Kim got me thinking about movies I have watched multiple times, as in more than three times, and one movie jumps out before any other: The Horse’s Mouth starring Alec Guinness. I saw the movie when I was eight, eighteen, twenty-five, thirty-seven, thirty-nine, forty-eight, fifty-three, and sixty. And I was enthralled from first frame to last, moved to tears, and greatly inspired each time.
Again, not a recommendation. Having touted this film to many people, I know The Horse’s Mouth is not to everyone’s taste and many women find the movie sexist. Be that as it may, The Horse’s Mouth is still the best film I’ve ever seen about what it is to be an artist of the kind Guinness portrays—a person for whom making art takes precedence over everything else in life. Everything. And the movie is screamingly funny in parts, as well as profoundly moving.
Another film I have seen four times and would gladly watch again tomorrow is Mostly Martha, the German film about a hyper-controlling German chef who is melted out of her emotional isolation by unexpectedly becoming mother to her sister’s young daughter, while having to share her high-end restaurant kitchen with her emotional opposite, a sensual funny guy chef from Italy.

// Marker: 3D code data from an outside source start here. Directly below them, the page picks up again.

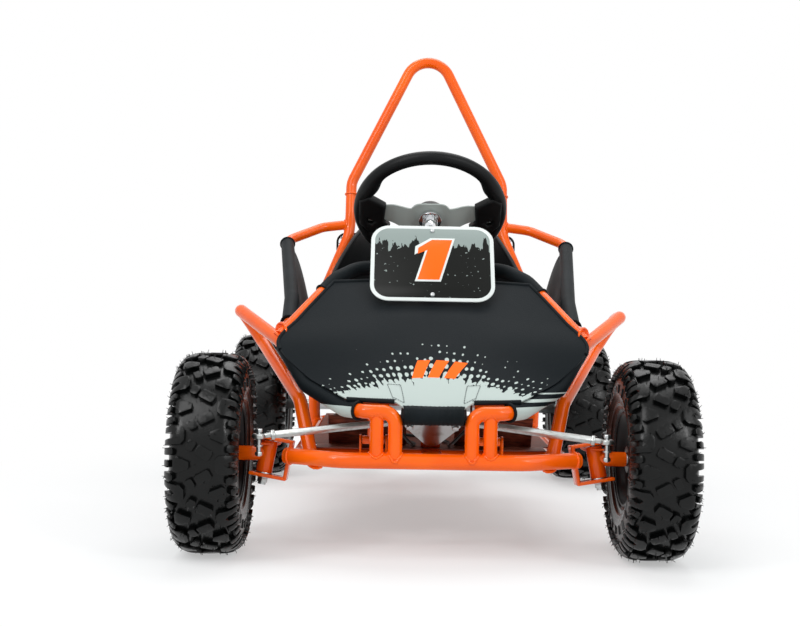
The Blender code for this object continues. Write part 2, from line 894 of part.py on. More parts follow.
def nose_fairing():
    """Fabric stretched over the nose tubes, with a rolled hem between the nose legs."""
    skin = surface("nose_fairing", 14, 8, fairing_point, 0.003, BLACK_FABRIC)
    half = NOSE_INNER_X - SIDE_TUBE / 2 - 0.002
    roll = rod(
        "hem_roll", at(-half, NOSE_Y - 0.001, 0.0795), at(half, NOSE_Y - 0.001, 0.0795), 0.0175, sides=16
    )
    join(skin, roll)
    tubes = [(guard_path(side), SIDE_TUBE, name) for name, side in SIDES]
    tubes.append((dash_path(), SIDE_TUBE, "dash"))
    for path, width, name in tubes:
        cut(skin, as_mesh(curve_tube(f"fairing_cope_{name}", path, width + 2 * GAP)))


def engine_mount():
    """Two crossbars and a plate for the engine, with the tray for the fuel tank."""
    inner = REAR_HALF - MAIN_TUBE / 2 - GAP
    front_y = WHEELBASE - ENGINE_AHEAD - 0.008
    rear_y = front_y + 0.052
    top = REAR_RAIL_H + MAIN_TUBE / 2
    mount = rod(
        "engine_mount", at(-inner, front_y, REAR_RAIL_H), at(inner, front_y, REAR_RAIL_H), 0.0125, ORANGE
    )
    rear = rod("engine_bar", at(-inner, rear_y, REAR_RAIL_H), at(inner, rear_y, REAR_RAIL_H), 0.0125)
    bed = box(
        "engine_bed",
        (0.155, 0.150, 0.006),
        Matrix.Translation(at(-0.0075, front_y + 0.055, BED_TOP - 0.003)),
    )
    tray = box(
        "tank_tray",
        (0.233, 0.130, TRAY),
        Matrix.Translation(at(-0.1935, front_y + 0.018, top + GAP + TRAY / 2)),
    )
    join(mount, rear, bed, tray)


def rear_bumper():
    back = WHEELBASE + REAR_OVERHANG - SIDE_TUBE / 2
    half = [
        (REAR_HALF, WHEELBASE + 0.120 + GAP, REAR_RAIL_H),
        (REAR_HALF, WHEELBASE + 0.140, REAR_RAIL_H),
        (REAR_HALF, back, REAR_RAIL_H + 0.016),
    ]
    curve_tube("rear_bumper", rounded(mirrored(half, -1) + mirrored(half[::-1], 1), 0.05), SIDE_TUBE, ORANGE)


def engine():
    front = WHEELBASE - ENGINE_AHEAD
    back = front + 0.140
    base = BED_TOP + GAP
    top = 0.190
    case = box(
        "crankcase",
        (0.153, back - front, top - base),
        Matrix.Translation(at(0.0015, (front + back) / 2, (top + base) / 2)),
        IRON,
        bevel=0.012,
    )
    cover = rod(
        "recoil_cover",
        at(-0.070, front + 0.075, ENGINE_H + 0.003),
        at(-0.108, front + 0.075, ENGINE_H + 0.003),
        0.060,
        sides=16,
    )
    drive = drive_centre()
    bore = rod("output_bore", drive + Vector((-0.030, 0, 0)), drive + Vector((0.05, 0, 0)), 0.0095)
    join(case, cover)
    cut(case, bore)
    fins = 4
    pitch = 0.0155
    profile = [(0, 0.0)]
    for i in range(fins):
        low = -0.003 - i * pitch
        profile += [(0.034, low), (0.046, low - 0.004), (0.046, low - 0.008), (0.034, low - pitch)]
    end = -0.003 - fins * pitch
    profile += [(0.040, end), (0.044, end - 0.022), (0.030, end - 0.028), (0, end - 0.028)]
    matrix = frame_of(at(0, front - GAP, ENGINE_H), (0, 1, 0), (1, 0, 0))
    turned("cylinder", profile, matrix, IRON, steps=12, ring=False)
    intake = front - 0.080
    carburettor = box(
        "carburettor",
        (0.040, 0.046, 0.048),
        Matrix.Translation(at(0, front - 0.045, 0.217)),
        ALUMINIUM,
        bevel=0.004,
    )
    manifold = as_mesh(
        curve_tube(
            "intake_pipe",
            rounded(
                [at(0, intake, ENGINE_H + 0.0448), at(0, intake, 0.217), at(0, front - 0.05, 0.217)], 0.02
            ),
            0.024,
        )
    )
    bowl = rod("float_bowl", at(0, front - 0.043, 0.200), at(0, front - 0.043, 0.182), 0.015, sides=12)
    join(carburettor, manifold, bowl)
    filter_start = front - 0.022 + GAP
    turned(
        "air_filter",
        [
            (0, 0.072),
            (0.026, 0.072),
            (0.030, 0.066),
            (0.030, 0.010),
            (0.024, 0.004),
            (0.016, 0.0),
            (0, 0.0),
        ],
        frame_of(at(0, filter_start, 0.225), (0, 1, 0), (1, 0, 0)),
        BLACK_PLASTIC,
        steps=12,
        ring=False,
    )


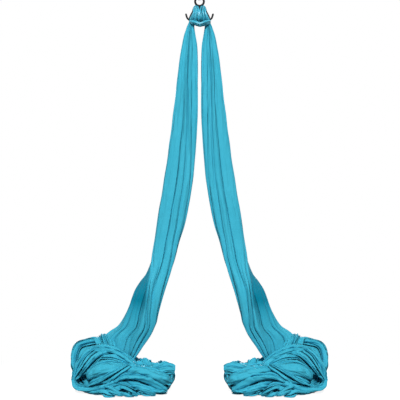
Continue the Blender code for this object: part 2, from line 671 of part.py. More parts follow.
def build_heap(name, side, finish):
    """The cloth on the floor: a pile under the tail, a rope round its front, and lobes between them."""
    centre, half_width, half_depth, turn = tail_sections()[-1]
    centre = centre - Vector((0, 0, GAP))
    pile = [(centre, half_width, half_depth, TAIL_FOLD_DEPTH)]
    for height, left, right, front, back in PILE_OUTLINE:
        middle = Vector(((left + right) / 2, (front + back) / 2, FLOOR + height))
        pile.append((middle, (right - left) / 2, (back - front) / 2, PILE_FOLD_DEPTH))
    rings = []
    for middle, half_width, half_depth, depth in pile:
        ring = fluted_ring(
            middle, X_AXIS, FORWARD, half_width, half_depth, turn, TAIL_SIDES, TAIL_FOLDS, depth
        )
        rings.append([mirrored(point, side) for point in ring])
    heap = add_object(name, loft(rings), finish, sharp=CLOTH_SHARP)

    path = smooth_path([(x, y, FLOOR + height) for x, y, height, _, _ in FRONT_ROPE], 2)
    sizes = smooth_path([(row[3], row[4], 0) for row in FRONT_ROPE], 2)
    rings = []
    for i, (point, tangent) in enumerate(zip(path, tangents(path))):
        deep = tangent.cross(Vector((0, 0, 1))).normalized()
        turn = ROPE_TWIST * i / (len(path) - 1)
        ring = fluted_ring(
            point,
            Vector((0, 0, 1)),
            deep,
            sizes[i][0],
            sizes[i][1],
            turn,
            ROPE_SIDES,
            ROPE_FOLDS,
            ROPE_FOLD_DEPTH,
        )
        rings.append([mirrored(p, side) for p in ring])
    combine(heap, add_object(name + "_rope", loft(rings)), "UNION", folded=True)

    for number, ((x, y, height), half) in enumerate(LOBES):
        lobe = bmesh.new()
        bmesh.ops.create_uvsphere(lobe, u_segments=LOBE_SEGMENTS[0], v_segments=LOBE_SEGMENTS[1], radius=1)
        bmesh.ops.scale(lobe, vec=half, verts=lobe.verts)
        bmesh.ops.translate(lobe, vec=mirrored((x, y, FLOOR + height), side), verts=lobe.verts)
        combine(heap, add_object(f"{name}_lobe_{number}", lobe), "UNION", folded=True)
    below_floor = box(
        (-FLOOR_CUTTER, -FLOOR_CUTTER, FLOOR - FLOOR_CUTTER), (FLOOR_CUTTER, FLOOR_CUTTER, FLOOR)
    )
    combine(heap, add_object(name + "_floor", below_floor), "DIFFERENCE", folded=True)
    return heap


def main():
    start_empty()
    silk = material("silk", SILK_COLOUR, 0.6, 0.0)
    black = material("black_anodised", BLACK_ANODISED, 0.35, 0.8)
    dark = material("dark_steel", DARK_STEEL, 0.35, 0.9)
    bright = material("bright_steel", BRIGHT_STEEL, 0.3, 1.0)

    build_carabiner_body(dark)
    build_gate(dark)
    build_rivet(bright)
    build_latch_pin(bright)
    build_plunger(bright)
    build_spring(bright)
    build_stop_ring(dark)
    build_sleeve(dark)
    build_eight("rescue_eight", 0.0, black)
    build_hitch(silk)
    build_tail("silk_tail_left", -1, silk)
    build_tail("silk_tail_right", 1, silk)
    build_heap("silk_heap_left", -1, silk)
    build_heap("silk_heap_right", 1, silk)


main()
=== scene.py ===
"""Looks of the aerial silks: the cloth as pleated sheets, and materials for the hardware.

Metres, +Z up, in the frame of the CAD part. The left half of the cloth is made and then mirrored.
"""

import math

import bpy
import numpy as np
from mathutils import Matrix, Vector


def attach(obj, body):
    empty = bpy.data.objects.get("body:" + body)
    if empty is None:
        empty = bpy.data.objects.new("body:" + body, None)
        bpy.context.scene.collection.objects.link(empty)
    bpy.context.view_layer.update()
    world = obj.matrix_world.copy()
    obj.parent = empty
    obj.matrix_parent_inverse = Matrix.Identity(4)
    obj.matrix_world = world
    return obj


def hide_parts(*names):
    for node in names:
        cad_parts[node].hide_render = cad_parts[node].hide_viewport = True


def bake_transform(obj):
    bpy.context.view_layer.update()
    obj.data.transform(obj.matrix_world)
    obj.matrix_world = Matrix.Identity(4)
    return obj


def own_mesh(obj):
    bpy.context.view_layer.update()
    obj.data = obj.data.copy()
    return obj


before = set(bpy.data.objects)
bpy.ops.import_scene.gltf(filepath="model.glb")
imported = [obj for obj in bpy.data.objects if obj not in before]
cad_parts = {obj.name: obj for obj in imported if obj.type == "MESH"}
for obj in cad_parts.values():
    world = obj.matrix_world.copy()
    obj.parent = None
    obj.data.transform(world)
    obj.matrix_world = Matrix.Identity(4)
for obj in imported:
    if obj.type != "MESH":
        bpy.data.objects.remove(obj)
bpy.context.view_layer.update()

# The camera: level, so a place in the photo and a depth give a place in the part's frame
CAMERA_X = 0.0025
CAMERA_Y = -4.5
CAMERA_Z = -1.095
LENS = 81.0
SENSOR_WIDTH = 36.0
PHOTO_MIDDLE = (200.0, 200.0)  # column and row of the photo that the camera looks at
PIXEL = 0.005  # metres to a pixel of the photo in the plane of the figure-8

FLOOR = -2.0375
FLOOR_BLEND = 0.012  # height above the floor within which the cloth flattens on it
CLOTH_CLEARANCE = 0.0012

NOISE_TABLE = 4096  # random values that the noise draws on
NOISE_PRIMES = np.array([73, 179, 283])
CURVE_STEPS = 24  # straight steps between two rows of a route

# A pleated section: each pleat is a ridge and the slit after it
RIDGE_POINTS = 11
RIDGE_START = 0.04  # share of a pleat's width where its ridge begins
RIDGE_SPAN = 0.90  # share of a pleat's width that its ridge takes up
RIDGE_RISES = (0.75, 1.3)  # least and most that a ridge has of its bulge
SLIT_SPAN = (0.955, 1.03)  # shares of a pleat's width between which its slit lies
SLIT_START = 0.80  # radius where a slit begins
SLIT_END = 0.78  # radius where it ends
SLIT_DEPTHS = (0.85, 1.2)  # least and most that a slit's foot has of its radius
SLIT_LEAN = 0.03  # turns to a unit of radius that a slit leans under the ridge before it
WALL_POINTS = 5  # points of a slit's wall that is WALL_DEPTH deep
WALL_DEPTH = 0.6
ZIGZAG_TOP = 0.62  # radius of the tops of the folds deep inside
ZIGZAG_TOPS = (0.9, 1.1)  # least and most that such a top has of it
EDGE_OPENING = 0.04  # turns left free between the first and the last pleat, at each end
PLEAT_WIDTHS = (0.35, 1.9)  # least and most width of a heap's pleat, before they share the round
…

The other food-related film I love and have watched multiple times is The Big Night.
Then there is Danny Kaye in The Court Jester. I have seen this movie at least ten times, from when I was a boy until a couple years ago when I couldn’t resist renting it again. I love everything about this movie. Never gets old for me.
In that same vein: Young Frankenstein.
I once knew a man named Jack who used a particular film as a preliminary test for establishing friendships and relationships. If the man or woman being tested did not like the French film Toto le Hero, Jack would have nothing more to do with the person. If the person being tested had not seen the film, which was usually the case, Jack would screen it for them and judge them according to their reaction.
As it happened, I loved Toto le Hero, but made the mistake of raving about it to many of my friends, and with few exceptions they hated the movie. I did not hold this against them, so some of them remained my friends, whereas Jack had almost no friends. But I understood why he felt as he did. When a movie or book or work of art is precious to us, there is undoubtedly something in the work representative of our feelings and spirit, and so another’s rejection of our favorite can feel like a rejection of us.
I’ve been struggling with this very thing regarding Bernie Sanders. I love Bernie Sanders. Yes, I know. He has this flaw and that flaw and he voted wrong on this and that, and he should be better than he is, but I love him. I have never in my life liked a candidate for President of the United States remotely as much as I like Bernie, and I have a hard time feeling friendly toward people who do not share my love for him. For me, Bernie is the reincarnation of Franklin Delano Roosevelt, his opponent the female embodiment of the plutocracy.
Yet some of my favorite people do not love Kim, do not love The Horse’s Mouth, would rather do anything than watch The Court Jester, and do not think Bernie has a chance in hell of unseating the reigning overlords.
But one of the important things I’ve learned from reading Kim ten times is that it is far better to rejoice with others who share our enthusiasms than to waste our precious time feeling bitterly toward those who do not.